Menurut penyandang gelar MCrim (Forpsych-master psikologi forensik) dari Universitas of Melbourne Australia itu, istilah kode senyap menunjuk kepada subkultur menyimpang personel dengan menutup-nutupi kesalahan sejawat.
"Di psikologi forensik sendiri ada istilah wall of silence atau code of silence. Ini adalah subkultur menyimpang yang ditandai kecenderungan personel polisi menutup-nutupi kesalahan atau aib kolega mereka," kata Reza Indragiri kepada media ini, Jumat malam.
Dia mengatakan ketika sejawat berpangkat atau berjabatan tinggi, code of silence makin mungkin terjadi. "Sejawat sementereng itu punya efek psikologis yang intimidatif terhadap penyidik," lanjutnya. Terlebih lagi ketika ada lebih dari satu sejawat dan salah satunya lebih tinggi pangkatnya daripada personel lainnya, maka code of silence bisa saja dilakukan dengan mengorbankan personel yang berpangkat lebih rendah.
Apakah code of silence terjadi atas komando? Reza menjelaskan ada riset yang menemukan penyimpangan (misconduct) pertama kali dilakukan personel pada penugasan pertama pascapendidikan.
"Pengaruhnya datang dari senior langsung. Lalu, ketika ditanya, siapa yang bisa berpengaruh menghentikan misconduct, jawabannya juga sama: senior," kata Reza.

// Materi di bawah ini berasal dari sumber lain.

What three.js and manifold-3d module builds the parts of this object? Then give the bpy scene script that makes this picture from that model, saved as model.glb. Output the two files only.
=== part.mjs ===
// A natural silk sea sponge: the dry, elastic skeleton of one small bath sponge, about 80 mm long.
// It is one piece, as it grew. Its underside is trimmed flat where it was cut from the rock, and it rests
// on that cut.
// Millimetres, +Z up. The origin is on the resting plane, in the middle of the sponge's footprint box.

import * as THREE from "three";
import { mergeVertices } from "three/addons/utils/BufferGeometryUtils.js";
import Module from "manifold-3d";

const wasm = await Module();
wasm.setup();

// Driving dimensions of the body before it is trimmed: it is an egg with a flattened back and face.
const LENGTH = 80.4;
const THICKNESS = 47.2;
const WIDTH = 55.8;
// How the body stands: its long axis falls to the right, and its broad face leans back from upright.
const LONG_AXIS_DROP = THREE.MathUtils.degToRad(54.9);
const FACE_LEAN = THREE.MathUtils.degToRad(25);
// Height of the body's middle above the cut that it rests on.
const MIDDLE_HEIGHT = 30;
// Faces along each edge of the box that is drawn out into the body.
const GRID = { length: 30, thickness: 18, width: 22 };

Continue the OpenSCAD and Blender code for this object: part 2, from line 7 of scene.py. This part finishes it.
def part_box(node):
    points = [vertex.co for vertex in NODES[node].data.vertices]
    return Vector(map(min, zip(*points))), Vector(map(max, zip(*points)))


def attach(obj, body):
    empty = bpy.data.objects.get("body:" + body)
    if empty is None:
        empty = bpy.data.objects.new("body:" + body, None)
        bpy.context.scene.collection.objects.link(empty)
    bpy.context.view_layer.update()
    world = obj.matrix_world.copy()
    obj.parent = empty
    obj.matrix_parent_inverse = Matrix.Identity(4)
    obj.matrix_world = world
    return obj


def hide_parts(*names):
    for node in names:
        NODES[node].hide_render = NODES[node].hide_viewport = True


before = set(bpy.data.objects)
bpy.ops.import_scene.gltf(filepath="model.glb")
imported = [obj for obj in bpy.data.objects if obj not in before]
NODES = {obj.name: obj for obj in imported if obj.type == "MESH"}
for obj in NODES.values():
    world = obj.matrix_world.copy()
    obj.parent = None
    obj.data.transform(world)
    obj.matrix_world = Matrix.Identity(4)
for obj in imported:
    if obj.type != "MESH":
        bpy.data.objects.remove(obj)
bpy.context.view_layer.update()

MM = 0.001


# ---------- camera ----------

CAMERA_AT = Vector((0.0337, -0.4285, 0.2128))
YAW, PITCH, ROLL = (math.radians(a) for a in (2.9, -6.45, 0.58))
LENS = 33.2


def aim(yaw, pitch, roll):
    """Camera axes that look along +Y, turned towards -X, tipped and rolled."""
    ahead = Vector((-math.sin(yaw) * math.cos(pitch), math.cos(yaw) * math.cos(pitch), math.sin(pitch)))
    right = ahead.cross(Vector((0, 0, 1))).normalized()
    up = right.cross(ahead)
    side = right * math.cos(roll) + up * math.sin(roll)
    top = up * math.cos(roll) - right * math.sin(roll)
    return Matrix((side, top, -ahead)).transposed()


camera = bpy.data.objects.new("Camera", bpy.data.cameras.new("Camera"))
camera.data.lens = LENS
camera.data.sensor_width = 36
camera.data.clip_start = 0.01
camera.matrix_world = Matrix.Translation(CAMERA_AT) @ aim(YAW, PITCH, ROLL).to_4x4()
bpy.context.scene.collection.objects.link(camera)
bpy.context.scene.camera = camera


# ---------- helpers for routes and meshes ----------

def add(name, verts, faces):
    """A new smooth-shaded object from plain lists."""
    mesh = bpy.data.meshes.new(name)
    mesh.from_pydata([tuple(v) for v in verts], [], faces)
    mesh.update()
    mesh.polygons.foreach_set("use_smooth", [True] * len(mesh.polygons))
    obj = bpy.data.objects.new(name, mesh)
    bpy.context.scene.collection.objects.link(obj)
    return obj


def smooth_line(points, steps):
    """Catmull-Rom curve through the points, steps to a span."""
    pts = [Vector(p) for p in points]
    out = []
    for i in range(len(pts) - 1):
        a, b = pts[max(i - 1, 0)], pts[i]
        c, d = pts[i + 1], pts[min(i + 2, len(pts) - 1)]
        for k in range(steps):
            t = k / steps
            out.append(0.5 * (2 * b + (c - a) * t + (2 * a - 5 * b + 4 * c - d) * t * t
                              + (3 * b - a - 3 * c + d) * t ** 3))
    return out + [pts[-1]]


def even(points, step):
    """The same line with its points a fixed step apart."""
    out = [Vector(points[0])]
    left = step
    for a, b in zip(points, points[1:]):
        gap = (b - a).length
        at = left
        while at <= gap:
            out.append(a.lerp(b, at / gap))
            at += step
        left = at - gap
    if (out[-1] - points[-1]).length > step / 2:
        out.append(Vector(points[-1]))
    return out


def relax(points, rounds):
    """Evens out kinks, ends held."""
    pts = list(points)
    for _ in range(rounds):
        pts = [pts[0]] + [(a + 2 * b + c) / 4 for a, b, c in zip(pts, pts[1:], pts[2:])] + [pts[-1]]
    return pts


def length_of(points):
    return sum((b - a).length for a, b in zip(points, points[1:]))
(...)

Menurut pria yang pernah mengajar di Sekolah Tinggi Ilmu Kepolisian (STIK) itu, temuan riset tersebut memperlihatkan betapa gerak organisasi kepolisian, baik negatif maupun positif, sangat dipengaruhi oleh senioritas.
"Mari kita gabung dua riset tadi, yaitu tentang kode senyap dan efek senioritas. Kemungkinan penyimpangan dalam proses investigasi muncul sebagai akibat pengaruh negatif senior, dan penyimpangan atau pun pengaruh itu akan ditutup sedemikian rupa," ujar Reza Indragiri Amriel. (fat/dom/jpnn)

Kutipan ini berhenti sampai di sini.